Set down every record once more, exactly as given.

Records that describe objects
━━━━━━━━

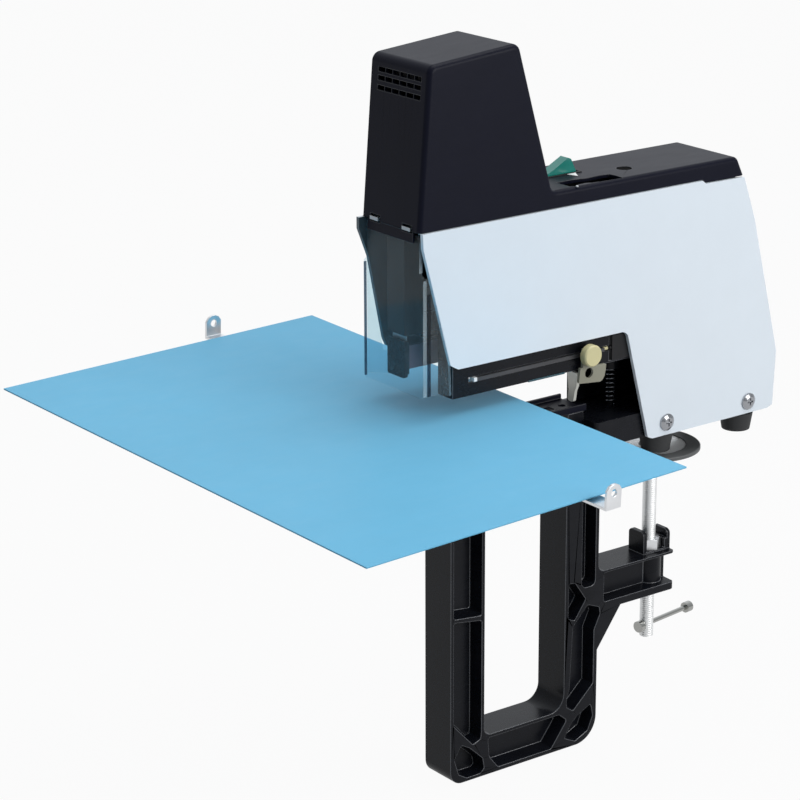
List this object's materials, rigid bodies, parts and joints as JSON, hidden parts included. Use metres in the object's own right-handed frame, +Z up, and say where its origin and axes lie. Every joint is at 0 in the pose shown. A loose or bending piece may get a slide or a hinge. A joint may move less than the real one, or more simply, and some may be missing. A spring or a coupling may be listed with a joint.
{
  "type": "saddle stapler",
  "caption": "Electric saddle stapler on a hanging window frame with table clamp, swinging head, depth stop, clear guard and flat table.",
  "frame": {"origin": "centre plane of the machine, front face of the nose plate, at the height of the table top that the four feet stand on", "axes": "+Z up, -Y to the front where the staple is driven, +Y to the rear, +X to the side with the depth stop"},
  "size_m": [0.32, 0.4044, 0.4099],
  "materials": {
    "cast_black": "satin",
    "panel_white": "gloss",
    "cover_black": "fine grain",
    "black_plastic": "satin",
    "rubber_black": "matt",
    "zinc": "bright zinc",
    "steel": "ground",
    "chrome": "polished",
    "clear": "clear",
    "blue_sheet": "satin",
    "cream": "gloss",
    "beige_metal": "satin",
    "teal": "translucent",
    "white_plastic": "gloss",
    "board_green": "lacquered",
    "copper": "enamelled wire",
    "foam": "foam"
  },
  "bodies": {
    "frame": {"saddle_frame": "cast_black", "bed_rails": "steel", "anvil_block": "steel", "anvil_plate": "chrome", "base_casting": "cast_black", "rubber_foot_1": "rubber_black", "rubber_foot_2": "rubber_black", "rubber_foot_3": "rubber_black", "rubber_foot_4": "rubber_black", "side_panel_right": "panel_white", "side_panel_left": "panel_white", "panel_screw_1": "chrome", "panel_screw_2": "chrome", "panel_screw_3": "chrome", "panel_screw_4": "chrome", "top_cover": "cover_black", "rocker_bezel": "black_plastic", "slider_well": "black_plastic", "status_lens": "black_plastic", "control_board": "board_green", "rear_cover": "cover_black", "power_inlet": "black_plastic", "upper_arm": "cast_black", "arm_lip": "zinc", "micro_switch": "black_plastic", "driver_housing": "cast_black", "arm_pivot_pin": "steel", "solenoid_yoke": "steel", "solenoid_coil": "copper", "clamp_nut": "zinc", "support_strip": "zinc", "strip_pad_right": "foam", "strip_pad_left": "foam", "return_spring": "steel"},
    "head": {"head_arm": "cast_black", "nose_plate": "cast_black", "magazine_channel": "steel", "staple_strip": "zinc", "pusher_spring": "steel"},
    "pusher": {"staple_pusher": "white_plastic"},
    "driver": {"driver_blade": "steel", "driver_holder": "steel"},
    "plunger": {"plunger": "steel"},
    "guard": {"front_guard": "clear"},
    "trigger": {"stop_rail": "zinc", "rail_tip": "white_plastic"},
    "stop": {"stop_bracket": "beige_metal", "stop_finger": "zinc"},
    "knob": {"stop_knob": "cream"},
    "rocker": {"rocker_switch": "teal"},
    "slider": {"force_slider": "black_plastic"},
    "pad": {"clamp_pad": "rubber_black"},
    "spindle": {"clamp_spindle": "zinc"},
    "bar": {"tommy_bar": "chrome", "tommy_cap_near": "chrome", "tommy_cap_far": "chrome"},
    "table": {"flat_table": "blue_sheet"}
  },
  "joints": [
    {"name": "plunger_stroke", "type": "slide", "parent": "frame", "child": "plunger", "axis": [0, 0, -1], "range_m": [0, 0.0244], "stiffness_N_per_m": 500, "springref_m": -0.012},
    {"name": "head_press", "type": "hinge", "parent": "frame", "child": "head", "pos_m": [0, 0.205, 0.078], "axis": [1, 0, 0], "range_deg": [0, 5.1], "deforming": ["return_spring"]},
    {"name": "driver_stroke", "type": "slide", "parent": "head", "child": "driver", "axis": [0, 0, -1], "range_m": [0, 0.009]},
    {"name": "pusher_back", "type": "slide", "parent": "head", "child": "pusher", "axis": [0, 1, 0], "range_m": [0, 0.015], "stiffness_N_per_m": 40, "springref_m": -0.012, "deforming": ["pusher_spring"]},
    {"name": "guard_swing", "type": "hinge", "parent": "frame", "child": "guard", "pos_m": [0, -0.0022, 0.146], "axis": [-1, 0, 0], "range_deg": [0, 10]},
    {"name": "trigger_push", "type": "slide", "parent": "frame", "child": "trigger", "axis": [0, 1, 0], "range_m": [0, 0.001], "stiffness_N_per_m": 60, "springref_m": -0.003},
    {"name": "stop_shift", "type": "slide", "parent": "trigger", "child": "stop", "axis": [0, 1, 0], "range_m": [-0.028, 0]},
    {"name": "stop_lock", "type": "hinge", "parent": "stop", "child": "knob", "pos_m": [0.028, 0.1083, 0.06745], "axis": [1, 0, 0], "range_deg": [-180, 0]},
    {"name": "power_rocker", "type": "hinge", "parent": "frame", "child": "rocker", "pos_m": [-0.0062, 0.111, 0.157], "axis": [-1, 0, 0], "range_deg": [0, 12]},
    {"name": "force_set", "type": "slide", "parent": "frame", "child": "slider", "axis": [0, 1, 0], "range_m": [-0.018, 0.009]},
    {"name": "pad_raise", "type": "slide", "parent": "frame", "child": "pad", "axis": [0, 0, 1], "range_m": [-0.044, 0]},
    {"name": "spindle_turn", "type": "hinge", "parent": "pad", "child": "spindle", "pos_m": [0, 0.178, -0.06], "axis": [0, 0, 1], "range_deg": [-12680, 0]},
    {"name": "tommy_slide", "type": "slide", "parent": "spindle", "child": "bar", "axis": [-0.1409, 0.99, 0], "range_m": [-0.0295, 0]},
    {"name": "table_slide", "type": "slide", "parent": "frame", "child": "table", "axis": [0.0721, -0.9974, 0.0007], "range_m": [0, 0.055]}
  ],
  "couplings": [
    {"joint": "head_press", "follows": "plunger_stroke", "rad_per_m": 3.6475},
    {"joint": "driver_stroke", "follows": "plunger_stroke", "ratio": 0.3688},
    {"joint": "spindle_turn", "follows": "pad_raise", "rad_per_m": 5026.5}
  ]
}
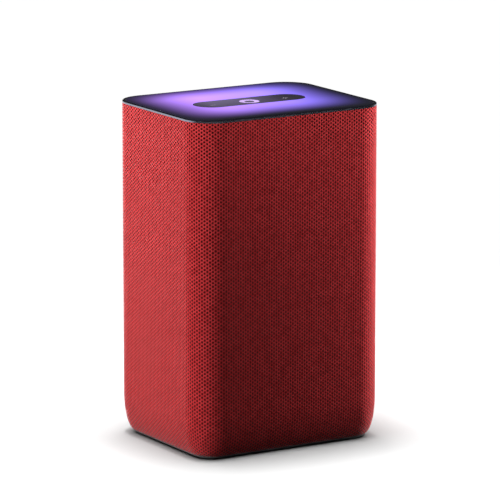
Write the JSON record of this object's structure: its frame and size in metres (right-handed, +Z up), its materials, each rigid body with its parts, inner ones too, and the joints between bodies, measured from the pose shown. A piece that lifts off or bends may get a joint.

━━━━━━━━

**FINISHED ANSWER:**
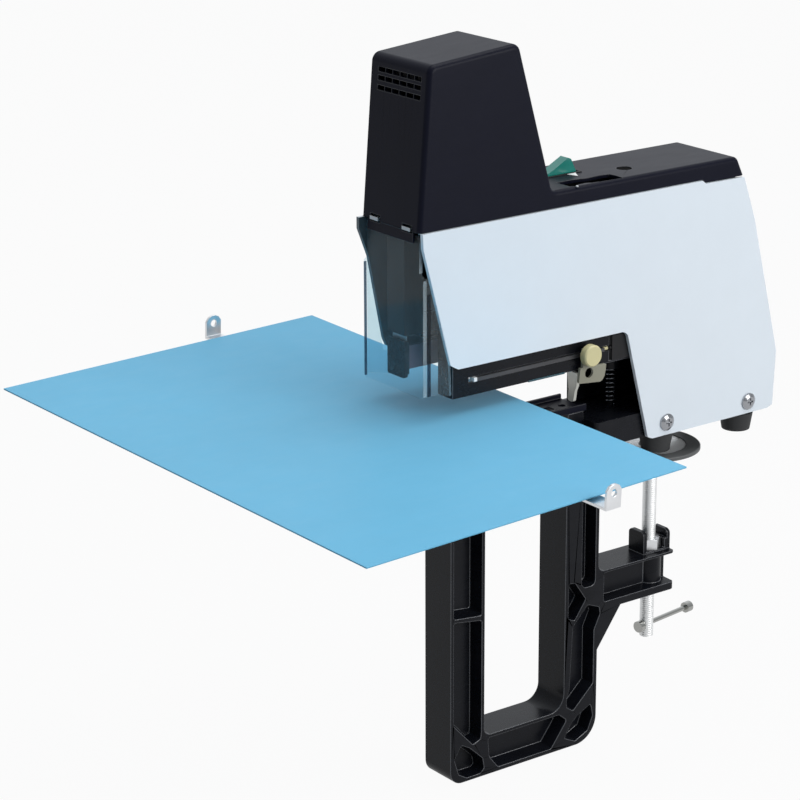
List this object's materials, rigid bodies, parts and joints as JSON, hidden parts included. Use metres in the object's own right-handed frame, +Z up, and say where its origin and axes lie. Every joint is at 0 in the pose shown. A loose or bending piece may get a slide or a hinge. A joint may move less than the real one, or more simply, and some may be missing. A spring or a coupling may be listed with a joint.
{
  "type": "saddle stapler",
  "caption": "Electric saddle stapler on a hanging window frame with table clamp, swinging head, depth stop, clear guard and flat table.",
  "frame": {"origin": "centre plane of the machine, front face of the nose plate, at the height of the table top that the four feet stand on", "axes": "+Z up, -Y to the front where the staple is driven, +Y to the rear, +X to the side with the depth stop"},
  "size_m": [0.32, 0.4044, 0.4099],
  "materials": {
    "cast_black": "satin",
    "panel_white": "gloss",
    "cover_black": "fine grain",
    "black_plastic": "satin",
    "rubber_black": "matt",
    "zinc": "bright zinc",
    "steel": "ground",
    "chrome": "polished",
    "clear": "clear",
    "blue_sheet": "satin",
    "cream": "gloss",
    "beige_metal": "satin",
    "teal": "translucent",
    "white_plastic": "gloss",
    "board_green": "lacquered",
    "copper": "enamelled wire",
    "foam": "foam"
  },
  "bodies": {
    "frame": {"saddle_frame": "cast_black", "bed_rails": "steel", "anvil_block": "steel", "anvil_plate": "chrome", "base_casting": "cast_black", "rubber_foot_1": "rubber_black", "rubber_foot_2": "rubber_black", "rubber_foot_3": "rubber_black", "rubber_foot_4": "rubber_black", "side_panel_right": "panel_white", "side_panel_left": "panel_white", "panel_screw_1": "chrome", "panel_screw_2": "chrome", "panel_screw_3": "chrome", "panel_screw_4": "chrome", "top_cover": "cover_black", "rocker_bezel": "black_plastic", "slider_well": "black_plastic", "status_lens": "black_plastic", "control_board": "board_green", "rear_cover": "cover_black", "power_inlet": "black_plastic", "upper_arm": "cast_black", "arm_lip": "zinc", "micro_switch": "black_plastic", "driver_housing": "cast_black", "arm_pivot_pin": "steel", "solenoid_yoke": "steel", "solenoid_coil": "copper", "clamp_nut": "zinc", "support_strip": "zinc", "strip_pad_right": "foam", "strip_pad_left": "foam", "return_spring": "steel"},
    "head": {"head_arm": "cast_black", "nose_plate": "cast_black", "magazine_channel": "steel", "staple_strip": "zinc", "pusher_spring": "steel"},
    "pusher": {"staple_pusher": "white_plastic"},
    "driver": {"driver_blade": "steel", "driver_holder": "steel"},
    "plunger": {"plunger": "steel"},
    "guard": {"front_guard": "clear"},
    "trigger": {"stop_rail": "zinc", "rail_tip": "white_plastic"},
    "stop": {"stop_bracket": "beige_metal", "stop_finger": "zinc"},
    "knob": {"stop_knob": "cream"},
    "rocker": {"rocker_switch": "teal"},
    "slider": {"force_slider": "black_plastic"},
    "pad": {"clamp_pad": "rubber_black"},
    "spindle": {"clamp_spindle": "zinc"},
    "bar": {"tommy_bar": "chrome", "tommy_cap_near": "chrome", "tommy_cap_far": "chrome"},
    "table": {"flat_table": "blue_sheet"}
  },
  "joints": [
    {"name": "plunger_stroke", "type": "slide", "parent": "frame", "child": "plunger", "axis": [0, 0, -1], "range_m": [0, 0.0244], "stiffness_N_per_m": 500, "springref_m": -0.012},
    {"name": "head_press", "type": "hinge", "parent": "frame", "child": "head", "pos_m": [0, 0.205, 0.078], "axis": [1, 0, 0], "range_deg": [0, 5.1], "deforming": ["return_spring"]},
    {"name": "driver_stroke", "type": "slide", "parent": "head", "child": "driver", "axis": [0, 0, -1], "range_m": [0, 0.009]},
    {"name": "pusher_back", "type": "slide", "parent": "head", "child": "pusher", "axis": [0, 1, 0], "range_m": [0, 0.015], "stiffness_N_per_m": 40, "springref_m": -0.012, "deforming": ["pusher_spring"]},
    {"name": "guard_swing", "type": "hinge", "parent": "frame", "child": "guard", "pos_m": [0, -0.0022, 0.146], "axis": [-1, 0, 0], "range_deg": [0, 10]},
    {"name": "trigger_push", "type": "slide", "parent": "frame", "child": "trigger", "axis": [0, 1, 0], "range_m": [0, 0.001], "stiffness_N_per_m": 60, "springref_m": -0.003},
    {"name": "stop_shift", "type": "slide", "parent": "trigger", "child": "stop", "axis": [0, 1, 0], "range_m": [-0.028, 0]},
    {"name": "stop_lock", "type": "hinge", "parent": "stop", "child": "knob", "pos_m": [0.028, 0.1083, 0.06745], "axis": [1, 0, 0], "range_deg": [-180, 0]},
    {"name": "power_rocker", "type": "hinge", "parent": "frame", "child": "rocker", "pos_m": [-0.0062, 0.111, 0.157], "axis": [-1, 0, 0], "range_deg": [0, 12]},
    {"name": "force_set", "type": "slide", "parent": "frame", "child": "slider", "axis": [0, 1, 0], "range_m": [-0.018, 0.009]},
    {"name": "pad_raise", "type": "slide", "parent": "frame", "child": "pad", "axis": [0, 0, 1], "range_m": [-0.044, 0]},
    {"name": "spindle_turn", "type": "hinge", "parent": "pad", "child": "spindle", "pos_m": [0, 0.178, -0.06], "axis": [0, 0, 1], "range_deg": [-12680, 0]},
    {"name": "tommy_slide", "type": "slide", "parent": "spindle", "child": "bar", "axis": [-0.1409, 0.99, 0], "range_m": [-0.0295, 0]},
    {"name": "table_slide", "type": "slide", "parent": "frame", "child": "table", "axis": [0.0721, -0.9974, 0.0007], "range_m": [0, 0.055]}
  ],
  "couplings": [
    {"joint": "head_press", "follows": "plunger_stroke", "rad_per_m": 3.6475},
    {"joint": "driver_stroke", "follows": "plunger_stroke", "ratio": 0.3688},
    {"joint": "spindle_turn", "follows": "pad_raise", "rad_per_m": 5026.5}
  ]
}
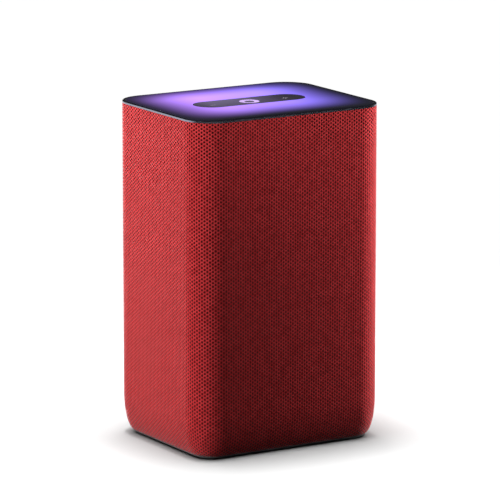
Write the JSON record of this object's structure: its frame and size in metres (right-handed, +Z up), its materials, each rigid body with its parts, inner ones too, and the joints between bodies, measured from the pose shown. A piece that lifts off or bends may get a joint.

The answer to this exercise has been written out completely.